According to Joyston-Bechal, the bill seeks to amend the Companies Act 1985 by requiring directors of large companies to take reasonable steps to ensure that the company complies with health and safety laws. “In particular, large companies would have to nominate one of their directors as health and safety information director, who would then have to take all reasonable steps to inform the board about health and safety issues,” he says.

Currently a director can only be held criminally liable for a company’s health and safety breaches if they are committed with the director’s consent. This is a particular problem in large companies where directors claim they are too distant from day-to-day activities to be linked to any safety breaches.

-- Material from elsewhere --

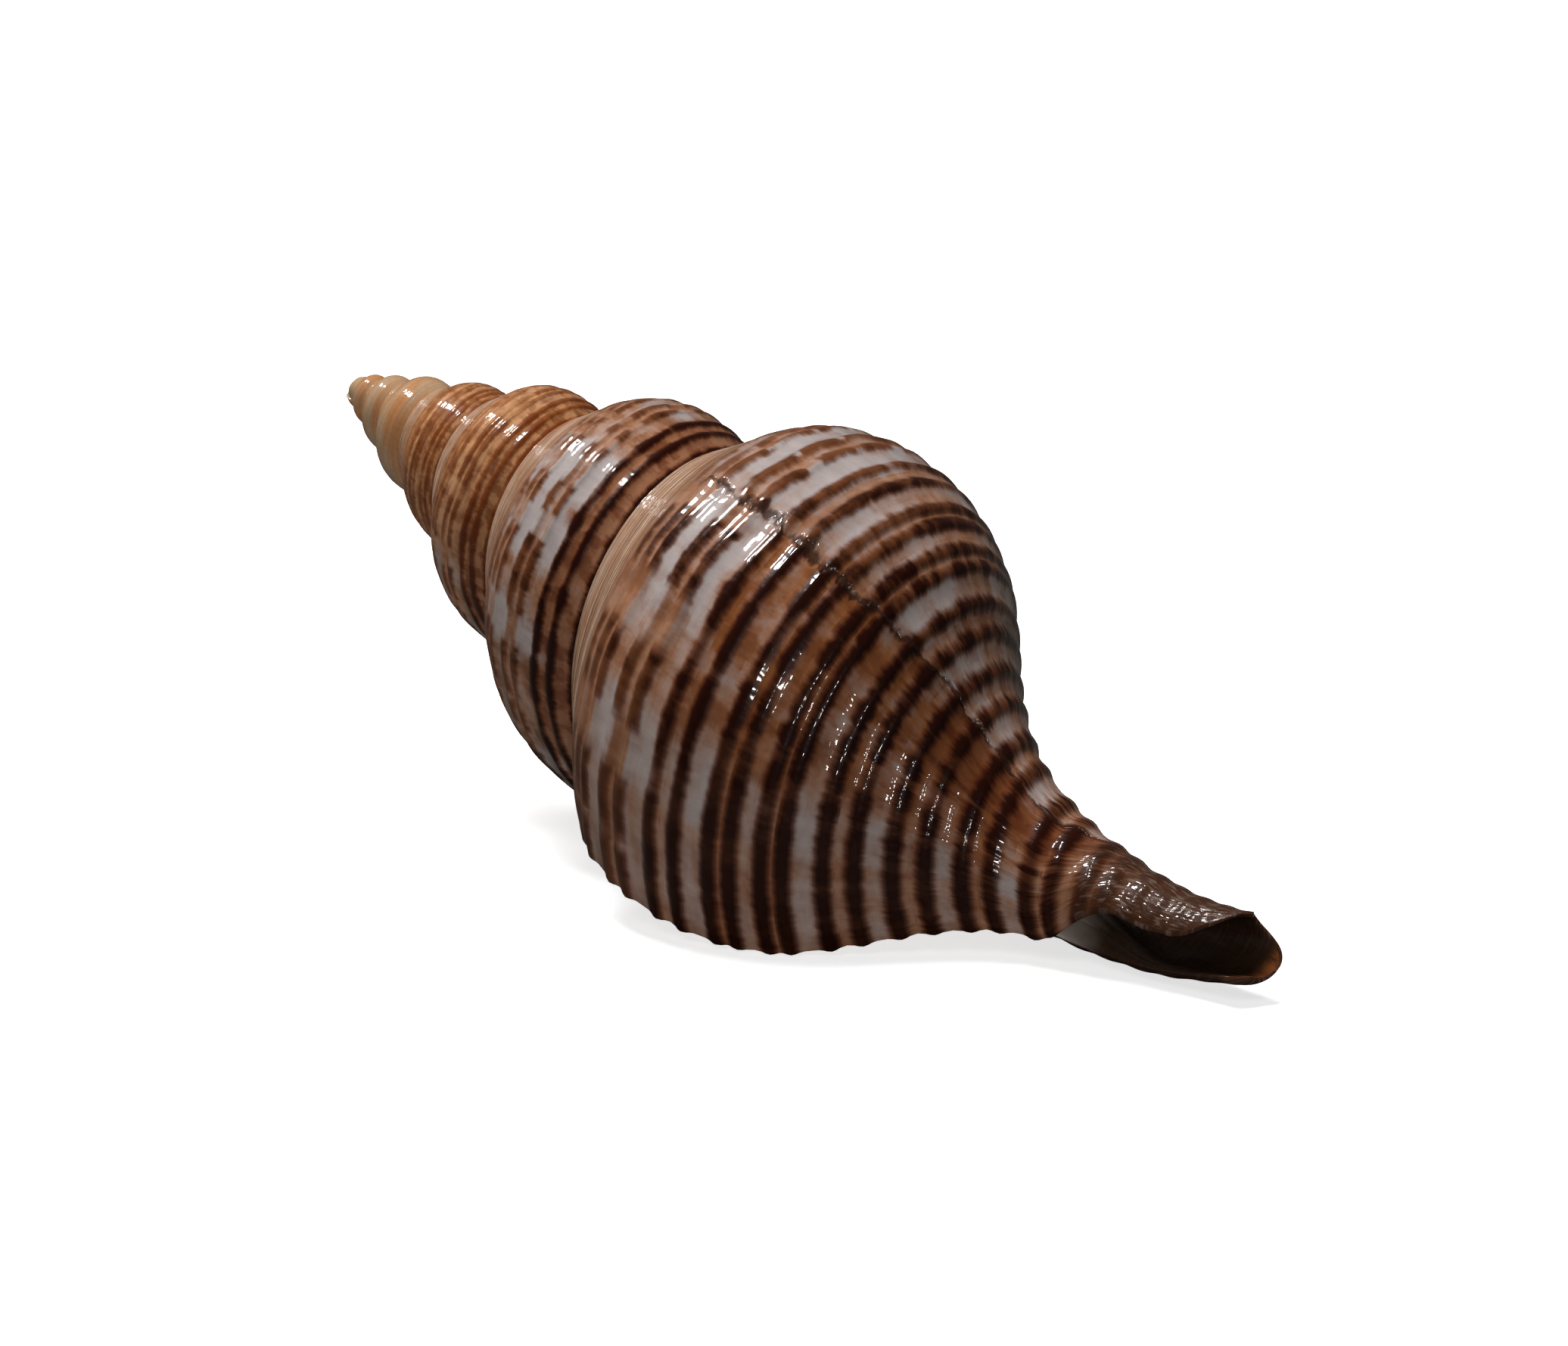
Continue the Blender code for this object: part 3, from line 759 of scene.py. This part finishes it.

However, this will change if the new bill comes into effect, as directors will no longer have the excuse that they were not made aware of a particular safety issue. “The board would then be able to blame the health and safety information director for not keeping them informed,” says Joyston-Bechal.

Joyston-Bechal says the proposed bill is not without its problems because it will apply to non-fatal accidents, “however minor”. He adds: “It places greater obligations for safety on directors of larger companies, than those of small and medium-sized companies where accident rates per employee are highest.”

With a general election looming, the chances of parliament making time for this bill to become law are almost non-existent. Nonetheless, this bill and the legal precedent being set in Preston serve to illustrate the kind of pressure being put on government and courts to find an industry scapegoat in cases of corporate killing. It would appear that it can only be a matter of time before large companies are convicted of manslaughter and their directors jailed.